Early in his campaign, Trump predicted he’d be able to mend fences for an increasingly polarized America. “I will be a great unifier for our country,” he assured CNN’s Jake Tapper in October of 2015. By calling for a Muslim ban and for mass deportations of undocumented Mexican immigrants, by declaring that Hillary Clinton should be put behind bars, by disparaging the Black Lives Matter movement, by declining to repudiate David Duke, or to make any mention of six million Jewish victims in his presidential message for International Holocaust Remembrance Day 2017, Trump didn’t exactly bring a divided nation closer together. But he did manage to join hands among bigots, white nationalists and separatists from all factions. “What has been so fascinating yet disturbing,” says Levin, “and what I haven’t seen in all my professional lifetime — is the unanimity [of] racist and anti-Semitic groups in their support for a mainstream, victorious candidate.”

For the most part, there has been massive yet peaceful pushback against Trump during his first 100 days in office — the women’s marches, the “Not My President’s Day” rallies and the tongue lashings that some Republican members of Congress have recently undergone at town halls back in their districts. What concerns Levin is the prospect of the extralegal activity of the extreme left finding a larger audience in the wake of the punishing defeat of a centrist Democrat at the polls, and an electoral process that made the likes of former Breitbart executive chair Steve Bannon arguably the most influential shaper of America’s public policy. “The situation now gives license for the fringes on the left to say, ‘Resistance must include violence,’” Levin says.
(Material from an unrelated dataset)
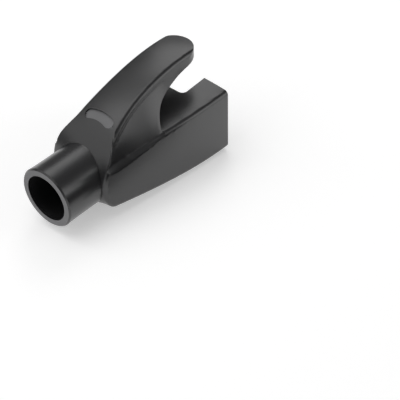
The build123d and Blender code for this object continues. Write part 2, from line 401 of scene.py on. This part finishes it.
# %% Apply the skin
modifier = draft.modifiers.new("eased skin", "NODES")
modifier.node_group = skin_tree
for item in skin_tree.interface.items_tree:
    if item.item_type == "SOCKET" and item.in_out == "INPUT" and item.name != "Geometry":
        modifier[item.identifier] = item.default_value
depsgraph = bpy.context.evaluated_depsgraph_get()
moulded = bpy.data.meshes.new_from_object(draft.evaluated_get(depsgraph), depsgraph=depsgraph)
bpy.data.objects.remove(draft)
moulded.name = "moulded_boot"
boot = bpy.data.objects.new("moulded_boot", moulded)
bpy.context.scene.collection.objects.link(boot)
print("skin:", len(moulded.vertices), "points,", len(moulded.polygons), "faces")

# %% [markdown]
# The new cells can lie a few thousandths of a millimetre past the solid's box. The size of
# the part is the solid's, so each point is held inside that box.

# %% Hold the skin inside the solid's box
for point in moulded.vertices:
    sides = zip(point.co, cad_low, cad_high)
    point.co = [min(max(at, low), high) for at, low, high in sides]

# %% [markdown]
# The panels are found on the part itself. A ray shot straight at the middle of a pocket
# lands on its floor and tells where that floor is and which way it faces. Every face that
# lies in the same plane close by belongs to it. The collar's end is the flat ring at the
# lowest X. What lies inside the bore, the funnel and the plug's room gets the inside
# finish, whose dark colour and weak shine are painted shade.

# %% Find the panels
back_pocket_x, belly_pocket_x = -3.225 * mm, -3.925 * mm
pocket_across = 2.5 * mm
pocket_along = 1.3 * mm
plane_slack = 0.06 * mm
same_facing = 0.97


def pocket_floor(x, from_z, aim):
    """The point and the facing of a pocket's floor, found by a ray along Z."""
    _, point, normal, _ = solid.ray_cast(Vector((x, 0.0, from_z)), Vector((0.0, 0.0, aim)))
    return point, normal


back_pocket = pocket_floor(back_pocket_x, cad_high.z + mm, -1.0)
belly_pocket = pocket_floor(belly_pocket_x, cad_low.z - mm, 1.0)
print("pocket floors at mm:", [round(point.z / mm, 2) for point, _ in (back_pocket, belly_pocket)])


def on_floor(face, pocket):
    """Whether a face lies in the plane of a pocket's floor, close to its middle."""
    point, normal = pocket
    away = face.center - point
    near = abs(away.y) < pocket_across and abs(away.x) < pocket_along
    level = abs(away.dot(normal)) < plane_slack
    return near and level and face.normal.dot(normal) > same_facing


# %% Give each face its finish
bore_height = 5.45 * mm
bore_reach = 3.35 * mm
funnel_start, room_start = -3.65 * mm, 5.3 * mm
room_half = 5.95 * mm
room_low, room_high = 2.4 * mm, 9.33 * mm
funnel_dip = 0.3 * mm
lip = 0.3 * mm
ring_slack = 0.03 * mm
ring_facing = -0.9


def on_ring(face):
    """Whether a face belongs to the flat end of the collar."""
    return face.center.x < cad_low.x + ring_slack and face.normal.x < ring_facing


def inside(face):
    """Whether a face lines the bore, the funnel or the plug's room."""
    x, y, z = face.center
    if x < cad_low.x + lip or x > cad_high.x - lip:
        return False
    if x < funnel_start:
        return math.hypot(y, z - bore_height) < bore_reach
    opened = min((x - funnel_start) / (room_start - funnel_start), 1.0)
    half = bore_reach + (room_half - bore_reach) * opened
    low = room_low - funnel_dip * (1 - opened)
    return abs(y) < half and low < z < room_high


# The third finish, on the faces inside, carries painted shade.
moulded.materials.clear()
for finish in (skin, panel, shaded_inside):
    moulded.materials.append(finish)
for face in moulded.polygons:
    face.material_index = 0
    if on_floor(face, back_pocket) or on_floor(face, belly_pocket) or on_ring(face):
        face.material_index = 1
    elif inside(face):
        face.material_index = 2
indices = [face.material_index for face in moulded.polygons]
counts = [indices.count(index) for index in range(3)]
print("faces of skin, panels and painted shade inside:", counts)

# %% Hand the piece to the frame
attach(boot, "root")
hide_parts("boot")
By Any Means Necessary, for example, is a Bay Area group whose program of protecting immigrant rights and affirmative action has included attacking neo-Nazis on college campuses. While the group garners more than 1,800 followers on its twitter feed, one of its chief organizers did manage to get its message out on Tucker Carlson Tonight on Fox.

Levin’s organization has tracked others. “We’re seeing the violence by far leftists against people they regard as Nazis — whether it’s Richard Spencer [the white nationalist punched in the face by a masked assailant on Trump’s inauguration day], or the Traditional Workers Party or the Klan.” Yiannopoulos’ planned address at the University of California, Berkeley was shut down when rioters smashed windows and set fires.

Although Levin’s center has monitored hate crimes across the country, he contends that the media’s recent focus on violent acts by extremists is masking a shift in the mainstream national discourse that is equally troubling. “What we’re seeing now is a coarsening of society that encompasses both [verbal violence] and bigotry, aside from criminal acts,” he says. “We have so much more intergroup conflict, involving such a variety of different variables — not only traditional bigotry, but also those relating to class education, and employment.”

The rise in incivility can be seen in recent letters to the editor justifying the harsh treatment of today’s undocumented immigrants and of Japanese-Americans interred during World War II, in the verbal pipe bombs hurled across college campuses from the left and the right, in the threatening letters sent to synagogues and mosques, in the ease with which some Americans will mock women in burqas or tar all Muslims with the same broad brush.

“We’re at the place now where legitimate policy debates are turning into something more nefarious, more bigoted and more insular,” Levin says. “A place where hate crime might be as much of the symptom as the cause.”